The RED example does seem like a good concrete instance of a class of usecases where the encoded transform drastically changes the payload such that the existing metadata no longer matches it. I've not been able to find any good way for apps to handle this without such a setMetadata() method.
In the context of the use case of "take an incoming frame and send it over another PC", we've found the need for setting:
I worry this direction will interfere with https://github.com/w3c/webrtc-encoded-transform/issues/141.
EncodedVideoChunk and EncodedAudioChunk are immutable by design, simplifying serialization and avoids TOCTOU issues.
Instead of making metadata of an existing RTCEncodedVideoFrame mutable, EncodedVideoChunk has a constructor that makes it easy and efficient to copy/transfer-and-modify. Perhaps we could follow a similar pattern here? E.g.
const newFrame = new RTCEncodedVideoFrame({
type: frame.type,
data: frame.data,
metadata: frame.getMetadata(),
transfer: [frame.data]
});
I worry this direction will interfere with #141.
EncodedVideoChunk and EncodedAudioChunk are immutable by design, simplifying serialization and avoids TOCTOU issues.
Instead of making metadata of an existing RTCEncodedVideoFrame mutable, EncodedVideoChunk has a constructor that makes it easy and efficient to copy/transfer-and-modify.

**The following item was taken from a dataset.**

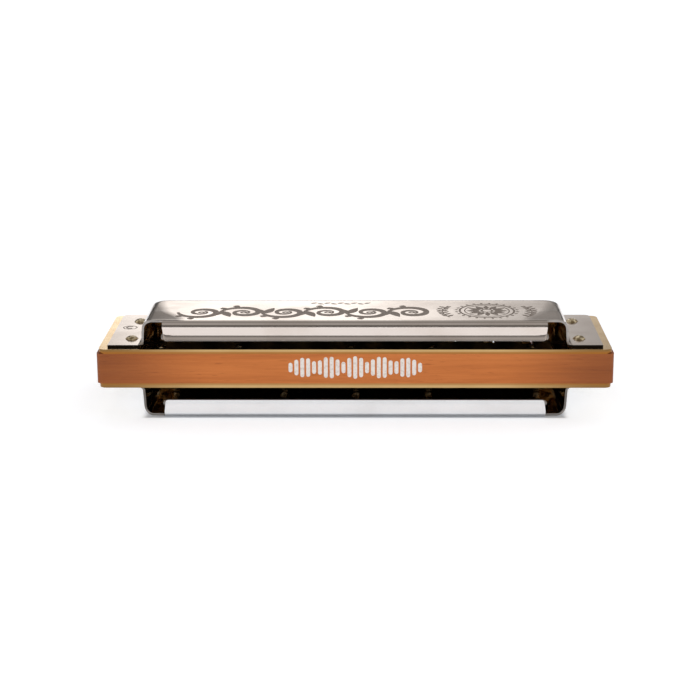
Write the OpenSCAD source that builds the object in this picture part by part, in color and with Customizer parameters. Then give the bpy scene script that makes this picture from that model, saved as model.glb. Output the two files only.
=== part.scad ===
// Ten-hole diatonic harmonica: a wooden comb between two brass reed plates,
// twenty brass reeds on their rivets, and two pressed steel covers held by pins.
// +X runs to the low-note end, +Y to the mouthpiece, +Z up.
// It rests on its lower cover. The origin is on that surface, under the middle of the object.

/* [Comb] */
// Length of the comb
comb_l = 101.5; // [99:0.5:104]
// Depth of the comb and of both reed plates, from the rear face to the mouthpiece
comb_w = 27; // [27:0.5:29]
// Thickness of the wood
comb_h = 6; // [5.8:0.1:6.6]
// Radius of the comb's four upright corners
comb_corner_r = 1; // [0.8:0.1:2]
// Distance from one hole to the next
hole_pitch = 7.6; // [7.5:0.05:7.7]
// Width of a channel
channel_w = 5.3; // [5:0.1:5.5]

/* [Reed plates] */
// Length of a reed plate
plate_l = 100.7; // [98:0.1:103]
// Radius of a reed plate's corners
plate_corner_r = 1.4; // [1:0.1:2.5]
// Thickness of a reed plate
plate_t = 0.9; // [0.8:0.05:1.1]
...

Perhaps we could follow a similar pattern here? E.g.
const newFrame = new RTCEncodedVideoFrame({ type: frame.type, data: frame.data, metadata: frame.getMetadata(), transfer: [frame.data] });
We agreed on the constructor approach in the December meeting and sent a PR. Can you take a look? https://github.com/w3c/webrtc-encoded-transform/pull/223
In some applications there is the need to modify the metadata, but the spec only allows a GetMetadata operation. This is inconvenient if the transform operation means that the metadata really should change.
A PutMetadata function would make it simple.